Svankmajer himself pops up just before the story gets going, in front of a white screen, to inform us that art is almost dead and has been replaced with advertising, that the deep has been replaced by the superficial, the implication being that what we’re about to see is a) art and b) deep.

Bold claim. He’s also told us that his film is about two different ways of treating lunacy – the nice way and the horrible way, though both can be used badly, he caveats. As Svankmajer is speaking a tongue is inching its way across the floor, crawling like a caterpillar. When he finishes, an entire hanging carcass of beef suddenly splits in two and all the organs tumble out.

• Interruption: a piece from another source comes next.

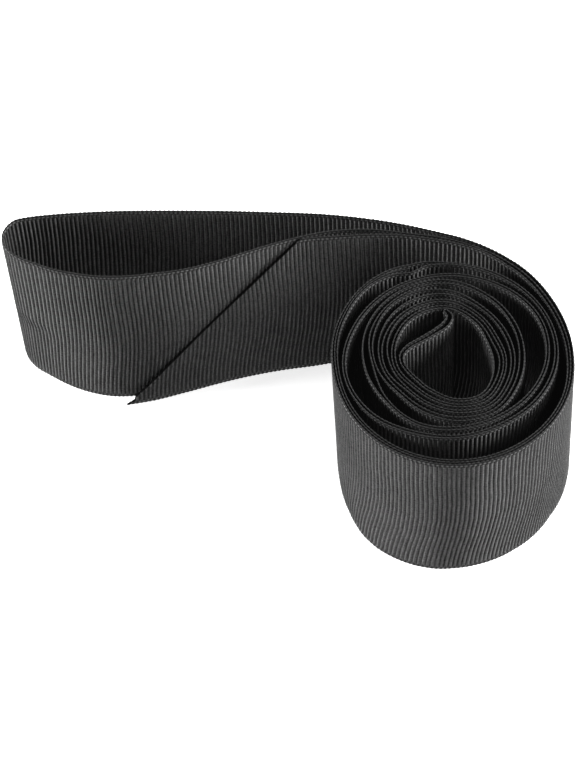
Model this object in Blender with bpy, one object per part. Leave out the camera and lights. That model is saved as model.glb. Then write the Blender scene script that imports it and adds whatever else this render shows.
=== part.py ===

And on to the film itself, which is about a poor unfortunate called Jean (Pavel Liska) who when we meet him is being plagued by paranoid fantasies about being cornered by bald orderlies who will put him into a straitjacket if they can immobilise him. Instead, unexpectedly, Jean is taken up by a marquis (Jan Tríska), who first of all treats him to the gamut of wine, women and orgiastic sex before delivering him to an asylum where Jean is eventually exposed to the rough end of the treatment spectrum by the men in white coats. Neither improves his state of mind.

Svankmajer calls this a horror film in his preamble and shoots it in Hammer horror style – it’s brightly lit, mists roll about, owls hoot, and there’s no shortage of comely wenches – as if we were back in the 18th century. But in one giveaway designed to confound in classic juxtaposing surreal style, the marquis’s horse-drawn coach speeds over a bridge while below, on a motorway, several lanes of modern traffic go about their business.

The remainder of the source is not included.